Change Square, the locus of anti-government protests in Yemen’s capital, Sana’a, has become a veritable tent city, home, for more than eight months, to several thousand protestors. And like any city, it caters to the needs of its citizen population: Doctors tend to the wounded at a makeshift hospital, volunteers prepare food, imams call the faithful to prayer, and a few entrepreneurs provide entertainment in the form of pellet-gun rifle ranges for revolutionaries frustrated with the peaceful part of their protest.
But unlike other cities, where the dead are forgotten in far away cemeteries, the martyrs of Change Square are at the center of attention. Photographs of those killed in the clashes flutter from the tent ropes that crisscross the city’s walkways. Portraits are plastered on the walls of the mosque. Some protesters even wear bandanas printed with pictures of the dead wrapped around their forehead. And in the center of the square is a vast billboard where the protest’s grim toll is laid out in a mosaic of death intermingled with pride. “We all want to be martyrs,” one young protestor told me. “To have change, we need to sacrifice, and sometimes that means our lives.” His friend agreed. “The only way we will get international attention for our cause is if there is blood on the streets.”

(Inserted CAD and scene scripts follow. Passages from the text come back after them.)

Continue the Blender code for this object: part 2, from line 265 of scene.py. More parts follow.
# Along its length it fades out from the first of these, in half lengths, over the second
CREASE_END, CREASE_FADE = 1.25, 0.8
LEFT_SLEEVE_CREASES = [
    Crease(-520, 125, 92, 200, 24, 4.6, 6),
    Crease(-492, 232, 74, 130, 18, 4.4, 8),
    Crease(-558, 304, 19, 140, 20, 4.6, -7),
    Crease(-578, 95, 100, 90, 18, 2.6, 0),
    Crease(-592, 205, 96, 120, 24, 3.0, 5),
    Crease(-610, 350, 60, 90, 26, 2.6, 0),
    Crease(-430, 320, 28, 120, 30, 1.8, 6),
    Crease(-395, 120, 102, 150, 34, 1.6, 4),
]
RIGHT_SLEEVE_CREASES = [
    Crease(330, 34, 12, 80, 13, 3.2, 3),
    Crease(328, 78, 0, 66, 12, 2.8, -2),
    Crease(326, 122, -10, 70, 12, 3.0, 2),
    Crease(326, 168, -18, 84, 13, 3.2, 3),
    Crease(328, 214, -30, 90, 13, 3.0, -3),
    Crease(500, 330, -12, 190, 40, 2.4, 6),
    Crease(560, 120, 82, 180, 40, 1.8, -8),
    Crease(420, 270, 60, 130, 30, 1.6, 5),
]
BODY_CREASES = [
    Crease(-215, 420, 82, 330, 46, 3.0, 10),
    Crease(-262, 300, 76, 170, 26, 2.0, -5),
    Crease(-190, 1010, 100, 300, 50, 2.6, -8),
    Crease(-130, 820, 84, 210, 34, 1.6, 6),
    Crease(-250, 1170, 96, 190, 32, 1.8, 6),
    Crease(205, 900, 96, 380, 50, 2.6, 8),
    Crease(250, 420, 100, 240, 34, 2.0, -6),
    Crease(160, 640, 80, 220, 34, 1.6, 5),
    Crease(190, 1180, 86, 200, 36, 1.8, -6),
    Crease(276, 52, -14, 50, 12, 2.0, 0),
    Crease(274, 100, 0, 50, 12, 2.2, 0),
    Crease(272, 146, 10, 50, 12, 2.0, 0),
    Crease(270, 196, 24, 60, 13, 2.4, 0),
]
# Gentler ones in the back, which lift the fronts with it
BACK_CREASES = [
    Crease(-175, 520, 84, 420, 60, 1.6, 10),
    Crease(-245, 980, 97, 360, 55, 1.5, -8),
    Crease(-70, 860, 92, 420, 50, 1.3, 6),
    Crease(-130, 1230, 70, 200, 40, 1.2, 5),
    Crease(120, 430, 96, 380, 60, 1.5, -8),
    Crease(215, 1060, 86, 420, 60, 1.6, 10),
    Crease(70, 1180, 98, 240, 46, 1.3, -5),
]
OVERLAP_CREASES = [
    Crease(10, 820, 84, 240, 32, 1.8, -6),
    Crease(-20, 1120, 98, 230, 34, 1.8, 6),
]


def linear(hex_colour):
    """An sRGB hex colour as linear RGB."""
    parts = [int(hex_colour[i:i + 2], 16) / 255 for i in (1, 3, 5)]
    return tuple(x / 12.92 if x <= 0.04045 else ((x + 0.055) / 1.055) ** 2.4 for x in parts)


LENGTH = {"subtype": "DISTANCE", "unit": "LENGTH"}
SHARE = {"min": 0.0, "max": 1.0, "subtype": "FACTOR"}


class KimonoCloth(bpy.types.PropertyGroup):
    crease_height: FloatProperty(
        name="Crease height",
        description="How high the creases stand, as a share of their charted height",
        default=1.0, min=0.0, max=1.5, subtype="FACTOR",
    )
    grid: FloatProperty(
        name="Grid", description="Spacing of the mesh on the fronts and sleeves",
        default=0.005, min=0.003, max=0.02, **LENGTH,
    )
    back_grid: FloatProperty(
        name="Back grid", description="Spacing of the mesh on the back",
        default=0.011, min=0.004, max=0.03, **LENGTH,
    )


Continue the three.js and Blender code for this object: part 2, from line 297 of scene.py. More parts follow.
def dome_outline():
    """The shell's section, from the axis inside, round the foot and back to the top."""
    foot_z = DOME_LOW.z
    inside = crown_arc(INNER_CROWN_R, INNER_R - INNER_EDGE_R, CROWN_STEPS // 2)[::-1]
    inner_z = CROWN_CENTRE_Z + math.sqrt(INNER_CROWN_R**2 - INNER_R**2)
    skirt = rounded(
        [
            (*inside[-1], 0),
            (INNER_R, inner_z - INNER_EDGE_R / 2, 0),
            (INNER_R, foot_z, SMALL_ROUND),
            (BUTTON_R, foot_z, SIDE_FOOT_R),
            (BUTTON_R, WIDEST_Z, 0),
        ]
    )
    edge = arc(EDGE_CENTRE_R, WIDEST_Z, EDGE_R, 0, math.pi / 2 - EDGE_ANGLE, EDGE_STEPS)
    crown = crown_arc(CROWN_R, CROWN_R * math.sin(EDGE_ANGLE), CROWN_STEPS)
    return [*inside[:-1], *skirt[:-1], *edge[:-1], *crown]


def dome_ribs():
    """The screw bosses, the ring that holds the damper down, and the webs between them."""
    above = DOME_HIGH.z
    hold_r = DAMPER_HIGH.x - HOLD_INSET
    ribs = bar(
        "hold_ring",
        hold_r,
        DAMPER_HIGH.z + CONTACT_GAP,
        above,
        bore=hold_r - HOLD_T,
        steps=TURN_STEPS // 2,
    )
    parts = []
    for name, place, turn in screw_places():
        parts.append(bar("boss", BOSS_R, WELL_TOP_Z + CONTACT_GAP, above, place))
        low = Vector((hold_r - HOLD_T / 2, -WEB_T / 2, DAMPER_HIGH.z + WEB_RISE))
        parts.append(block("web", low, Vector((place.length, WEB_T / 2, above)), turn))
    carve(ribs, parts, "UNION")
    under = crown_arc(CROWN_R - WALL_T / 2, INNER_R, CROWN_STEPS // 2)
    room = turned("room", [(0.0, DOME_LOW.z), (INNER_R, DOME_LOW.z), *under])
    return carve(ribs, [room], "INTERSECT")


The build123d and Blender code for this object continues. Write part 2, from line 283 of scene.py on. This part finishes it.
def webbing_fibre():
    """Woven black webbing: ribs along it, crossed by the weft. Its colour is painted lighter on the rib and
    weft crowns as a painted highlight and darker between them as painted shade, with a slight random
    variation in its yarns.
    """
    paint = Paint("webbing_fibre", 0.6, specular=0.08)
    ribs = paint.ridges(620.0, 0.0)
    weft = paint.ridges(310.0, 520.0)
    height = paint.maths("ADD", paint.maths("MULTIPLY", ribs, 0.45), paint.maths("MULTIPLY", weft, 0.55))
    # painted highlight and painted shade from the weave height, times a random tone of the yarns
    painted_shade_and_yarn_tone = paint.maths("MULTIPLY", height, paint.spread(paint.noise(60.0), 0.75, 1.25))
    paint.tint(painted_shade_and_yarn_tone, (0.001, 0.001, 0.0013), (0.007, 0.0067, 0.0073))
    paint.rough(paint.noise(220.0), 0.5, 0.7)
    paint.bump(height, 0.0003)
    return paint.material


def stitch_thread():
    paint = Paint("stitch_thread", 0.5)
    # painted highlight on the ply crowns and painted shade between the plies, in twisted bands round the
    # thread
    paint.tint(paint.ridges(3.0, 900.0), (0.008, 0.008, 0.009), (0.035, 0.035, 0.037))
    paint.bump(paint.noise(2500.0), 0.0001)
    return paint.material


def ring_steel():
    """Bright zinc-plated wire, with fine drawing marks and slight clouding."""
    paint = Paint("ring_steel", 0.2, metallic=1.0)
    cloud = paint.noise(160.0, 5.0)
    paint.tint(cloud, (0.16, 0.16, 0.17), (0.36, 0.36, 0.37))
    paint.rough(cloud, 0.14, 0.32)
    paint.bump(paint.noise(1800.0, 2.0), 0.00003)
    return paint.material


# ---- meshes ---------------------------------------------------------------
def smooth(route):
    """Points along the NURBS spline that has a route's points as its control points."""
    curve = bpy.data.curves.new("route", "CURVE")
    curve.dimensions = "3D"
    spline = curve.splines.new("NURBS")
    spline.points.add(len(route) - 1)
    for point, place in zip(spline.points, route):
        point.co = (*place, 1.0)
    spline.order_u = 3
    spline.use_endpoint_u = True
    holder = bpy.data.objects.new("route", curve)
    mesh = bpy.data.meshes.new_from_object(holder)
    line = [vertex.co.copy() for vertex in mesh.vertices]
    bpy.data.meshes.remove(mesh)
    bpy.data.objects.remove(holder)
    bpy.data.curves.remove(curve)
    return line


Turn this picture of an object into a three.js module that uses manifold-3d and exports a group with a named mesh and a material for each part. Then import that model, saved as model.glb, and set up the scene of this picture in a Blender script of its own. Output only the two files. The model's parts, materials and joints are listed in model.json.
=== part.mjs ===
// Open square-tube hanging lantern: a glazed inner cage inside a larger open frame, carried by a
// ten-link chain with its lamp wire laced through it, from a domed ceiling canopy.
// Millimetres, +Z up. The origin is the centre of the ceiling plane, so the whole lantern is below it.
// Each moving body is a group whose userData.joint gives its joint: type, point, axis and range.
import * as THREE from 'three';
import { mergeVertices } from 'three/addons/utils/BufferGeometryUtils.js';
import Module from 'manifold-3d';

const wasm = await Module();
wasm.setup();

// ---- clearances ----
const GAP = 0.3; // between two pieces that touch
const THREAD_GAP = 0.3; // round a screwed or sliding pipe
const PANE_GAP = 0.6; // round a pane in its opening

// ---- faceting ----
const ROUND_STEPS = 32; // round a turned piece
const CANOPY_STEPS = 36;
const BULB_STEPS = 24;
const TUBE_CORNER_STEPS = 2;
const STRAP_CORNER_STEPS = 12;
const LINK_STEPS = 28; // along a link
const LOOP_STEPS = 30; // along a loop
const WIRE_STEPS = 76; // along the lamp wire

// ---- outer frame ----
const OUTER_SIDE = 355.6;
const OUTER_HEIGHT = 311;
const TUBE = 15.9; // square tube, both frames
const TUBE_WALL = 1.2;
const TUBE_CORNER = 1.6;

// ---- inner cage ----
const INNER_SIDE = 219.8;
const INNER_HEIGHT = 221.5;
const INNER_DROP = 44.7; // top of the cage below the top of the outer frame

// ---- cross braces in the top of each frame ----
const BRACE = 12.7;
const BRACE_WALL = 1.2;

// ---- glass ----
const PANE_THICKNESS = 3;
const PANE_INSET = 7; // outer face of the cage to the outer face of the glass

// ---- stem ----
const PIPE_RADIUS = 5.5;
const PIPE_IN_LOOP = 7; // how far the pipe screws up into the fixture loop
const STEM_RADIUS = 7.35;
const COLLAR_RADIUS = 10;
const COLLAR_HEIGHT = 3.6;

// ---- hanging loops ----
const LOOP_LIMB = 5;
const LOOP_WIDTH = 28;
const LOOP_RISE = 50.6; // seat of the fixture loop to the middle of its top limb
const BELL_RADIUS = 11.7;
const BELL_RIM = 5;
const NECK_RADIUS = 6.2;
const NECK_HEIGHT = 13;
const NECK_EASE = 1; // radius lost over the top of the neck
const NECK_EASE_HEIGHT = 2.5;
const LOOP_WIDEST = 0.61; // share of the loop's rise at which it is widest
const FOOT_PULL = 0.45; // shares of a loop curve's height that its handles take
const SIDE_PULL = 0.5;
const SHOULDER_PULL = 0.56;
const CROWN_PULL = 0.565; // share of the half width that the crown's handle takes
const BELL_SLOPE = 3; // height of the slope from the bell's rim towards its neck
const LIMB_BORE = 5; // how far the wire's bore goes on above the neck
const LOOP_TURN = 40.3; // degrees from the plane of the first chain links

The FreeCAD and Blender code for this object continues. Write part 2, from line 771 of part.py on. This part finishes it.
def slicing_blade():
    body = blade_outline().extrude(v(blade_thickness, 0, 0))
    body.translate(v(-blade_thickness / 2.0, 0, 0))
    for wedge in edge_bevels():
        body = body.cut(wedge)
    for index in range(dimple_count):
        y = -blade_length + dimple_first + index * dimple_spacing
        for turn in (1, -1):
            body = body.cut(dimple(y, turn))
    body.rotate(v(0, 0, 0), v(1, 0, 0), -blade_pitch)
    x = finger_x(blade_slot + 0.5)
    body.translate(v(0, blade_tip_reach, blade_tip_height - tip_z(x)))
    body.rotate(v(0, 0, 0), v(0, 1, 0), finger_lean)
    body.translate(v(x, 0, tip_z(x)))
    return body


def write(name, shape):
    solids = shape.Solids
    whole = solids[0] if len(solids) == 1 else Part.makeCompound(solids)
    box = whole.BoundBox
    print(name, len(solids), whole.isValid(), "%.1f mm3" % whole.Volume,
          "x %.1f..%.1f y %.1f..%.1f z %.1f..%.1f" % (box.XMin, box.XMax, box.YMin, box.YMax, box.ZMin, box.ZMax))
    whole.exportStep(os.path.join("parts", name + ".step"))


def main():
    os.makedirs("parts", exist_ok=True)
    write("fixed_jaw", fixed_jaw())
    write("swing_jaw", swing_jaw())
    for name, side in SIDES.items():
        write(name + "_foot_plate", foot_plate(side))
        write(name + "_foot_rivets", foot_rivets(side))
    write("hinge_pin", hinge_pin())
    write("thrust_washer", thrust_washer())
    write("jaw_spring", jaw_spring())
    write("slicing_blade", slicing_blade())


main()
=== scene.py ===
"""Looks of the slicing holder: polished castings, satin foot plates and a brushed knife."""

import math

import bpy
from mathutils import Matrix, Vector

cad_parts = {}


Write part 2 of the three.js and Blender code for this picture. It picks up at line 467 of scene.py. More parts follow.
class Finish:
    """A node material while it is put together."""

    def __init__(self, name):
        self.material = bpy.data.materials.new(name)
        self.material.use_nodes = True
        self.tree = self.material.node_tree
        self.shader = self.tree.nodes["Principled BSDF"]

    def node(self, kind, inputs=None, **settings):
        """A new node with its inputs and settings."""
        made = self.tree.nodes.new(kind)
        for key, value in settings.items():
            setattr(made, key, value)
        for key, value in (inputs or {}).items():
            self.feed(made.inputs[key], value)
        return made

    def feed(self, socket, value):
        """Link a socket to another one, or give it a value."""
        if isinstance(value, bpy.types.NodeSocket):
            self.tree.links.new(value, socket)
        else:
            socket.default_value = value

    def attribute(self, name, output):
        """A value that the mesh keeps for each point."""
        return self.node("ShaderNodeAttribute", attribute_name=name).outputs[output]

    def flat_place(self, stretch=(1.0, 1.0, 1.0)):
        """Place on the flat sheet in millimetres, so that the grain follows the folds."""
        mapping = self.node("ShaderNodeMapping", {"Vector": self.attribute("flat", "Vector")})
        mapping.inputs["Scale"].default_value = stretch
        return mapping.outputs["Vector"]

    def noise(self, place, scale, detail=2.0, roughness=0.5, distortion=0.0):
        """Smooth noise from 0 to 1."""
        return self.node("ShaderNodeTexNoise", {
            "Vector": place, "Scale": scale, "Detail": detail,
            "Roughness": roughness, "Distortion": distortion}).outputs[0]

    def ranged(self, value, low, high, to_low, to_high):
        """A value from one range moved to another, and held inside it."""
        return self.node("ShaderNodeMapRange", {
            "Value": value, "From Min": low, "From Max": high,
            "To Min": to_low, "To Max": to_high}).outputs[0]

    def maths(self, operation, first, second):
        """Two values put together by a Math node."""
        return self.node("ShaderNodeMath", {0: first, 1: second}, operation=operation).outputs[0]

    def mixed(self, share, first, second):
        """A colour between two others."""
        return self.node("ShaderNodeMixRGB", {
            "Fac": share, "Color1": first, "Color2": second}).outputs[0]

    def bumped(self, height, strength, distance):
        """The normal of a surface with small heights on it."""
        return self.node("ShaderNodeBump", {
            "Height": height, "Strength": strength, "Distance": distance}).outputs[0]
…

It’s a subtle condemnation of waning interest from the West as the Arab Spring moves into its ninth month. Thousands waving placards demanding the fall of the regime no longer garner the fevered media attention of Tunisia and Egypt. But death does. So in service to their dreams of liberation, some Yemeni revolutionaries aspire to the snipers bullet, or the machine gun spray. Not all of course. “I don’t want to be a martyr,” another protestor told me. “I want to see our dreams of a new Yemen come true.”